C’est cette tendance à reléguer le féminin loin de la sagesse, que vient contredire Judith. Face à elle, le masculin est représenté à la fois par les anciens et par Holopherne. Les prêtres symbolisent l’autorité juste, la loi et la voix de la raison. Ils sont auto proclamés en charge du lien avec la transcendance. Or sur tous ces plans, ils sont pris en défaut. La sagesse et la foi de Judith passant par d’autres chemins, seront seules capables de mettre en place la stratégie qui sauvera le peuple et peut-être même le nom de Dieu.
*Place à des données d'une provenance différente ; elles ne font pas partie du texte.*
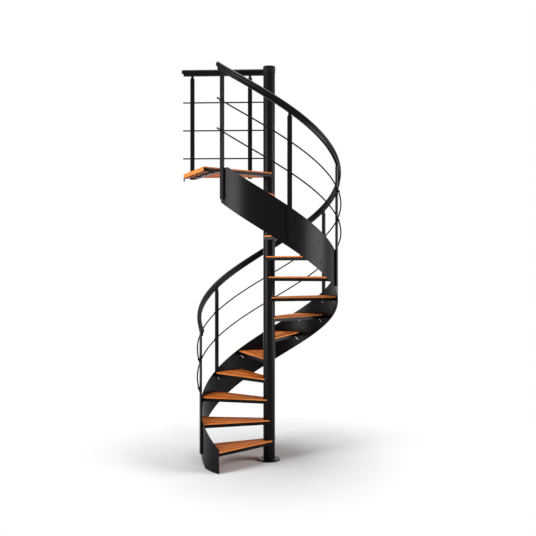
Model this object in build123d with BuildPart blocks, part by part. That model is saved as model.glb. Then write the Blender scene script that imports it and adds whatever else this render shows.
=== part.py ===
from build123d import *
from math import asin, cos, degrees, pi, radians, sin, sqrt
import os

# Spiral staircase with a centre column, wooden treads in steel trays and one curved outer stringer.
#
# Millimetres, +Z up. The column stands on the origin, and bearings are degrees counter-clockwise
# from +X, seen from above. The stair climbs clockwise, so bearings fall as heights rise.

# Flight
STAIR_RADIUS = 700.0        # outside of the stringer
RISER = 207.5
TREADS = 13
TREAD_TURN = 27.16          # turn from one nosing to the next
FIRST_NOSING = 226.8        # bearing of the first nosing where it meets the stringer

# Column
COLUMN_D = 120.0
COLUMN_WALL = 4.0
COLUMN_JOINT = 11.0         # joint of the two column tubes, over the landing
COLUMN_OVER_RAIL = 20.0     # from the centre of the landing's handrail to the top of the tube
CAP_WALL = 3.0              # skirt of the cap around the tube
CAP_SKIRT = 60.0            # length of that skirt
CAP_DOME = 10.0
CAP_ROOF = 4.0
FLANGE_RIM = 50.0           # from the column to the flange's edge
FLANGE_THICKNESS = 12.0
FLANGE_EDGE = 2.0           # fillet round the flange's upper edge

# Stringer
STRINGER_THICKNESS = 6.0
STRINGER_HEIGHT = 380.0     # measured straight up and down
STRINGER_RISE = 21.0        # upper edge over the nosing line
STRINGER_CUT = 18.0         # level cut at the head, below the top of the landing

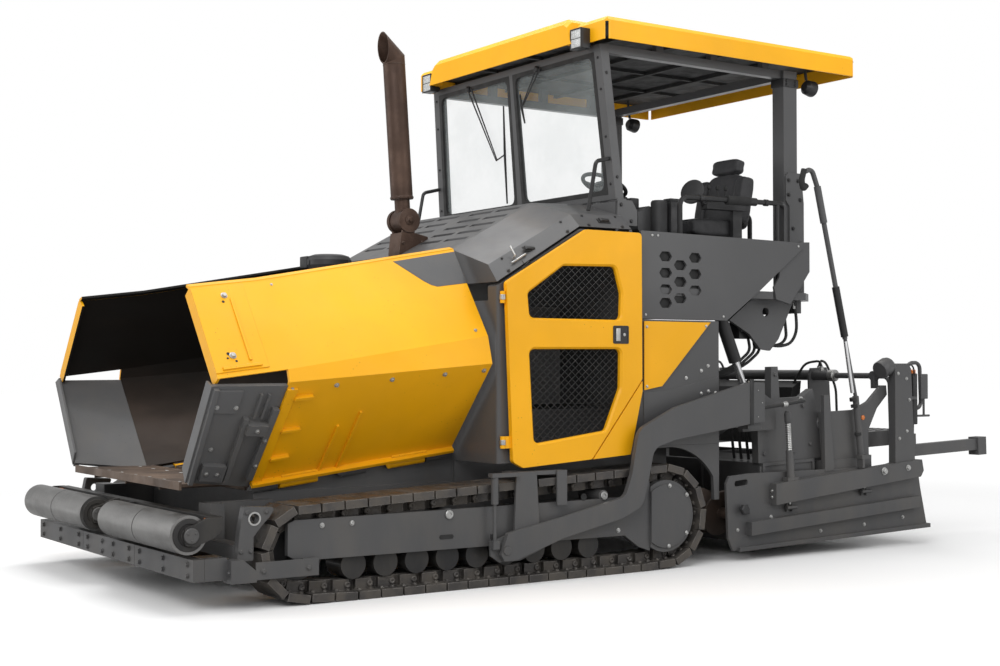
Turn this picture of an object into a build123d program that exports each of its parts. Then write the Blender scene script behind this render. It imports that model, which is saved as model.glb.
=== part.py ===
"""Tracked asphalt paver, as an assembly of separate pieces.

Lengths are in millimetres.  +Z is up, -Y is the hopper end, +Y the screed end and
+X the machine's left side.  The origin is on the ground, midway between the tracks.
"""
import os
from math import cos, radians, sin

from build123d import *

os.makedirs("parts", exist_ok=True)

SIDES = {"left": 1, "right": -1}

# --- driving dimensions -------------------------------------------------------------

# Crawler tracks: the idler is at the front, the sprocket at the rear.
TRACK_IN, TRACK_OUT = 975, 1275
SHOE_THICK, CHAIN_THICK = 45, 60
SHOE_PITCH, SHOE_GAP = 140, 11
FLAT_SHOES = 14
IDLER_Y, IDLER_Z, IDLER_R = -2500, 268, 256
SPROCKET_Y, SPROCKET_Z, SPROCKET_R = -20, 328, 316
CHAIN_IN, CHAIN_OUT = 1055, 1195
LINK_THICK = 30
ROLLER_Y, ROLLER_Z, ROLLER_PITCH, ROLLERS = -2190, 182, 200, 9
FRAME_IN, FRAME_SKIRT, FRAME_OUT = 1000, 1214, 1250

# Main frame and the conveyor tunnel through it.
CHASSIS_HALF = 740
CHASSIS_FRONT, CHASSIS_REAR = -2560, 430
FLOOR_Z = 600
TUNNEL_HALF, TUNNEL_TOP = 620, 960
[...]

Quant à ce que symbolise Holopherne : la force brute, l’outrecuidance que donne la certitude de la domination… tout sombre dans le pire des ridicules : celui d’être jeté à bas par ce qui lui est immédiatement contraire : la fragilité, l’artifice éphémère qui deviennent des armes redoutables quand elles sont forgées dans des valeurs qui ne doivent rien à la contingence.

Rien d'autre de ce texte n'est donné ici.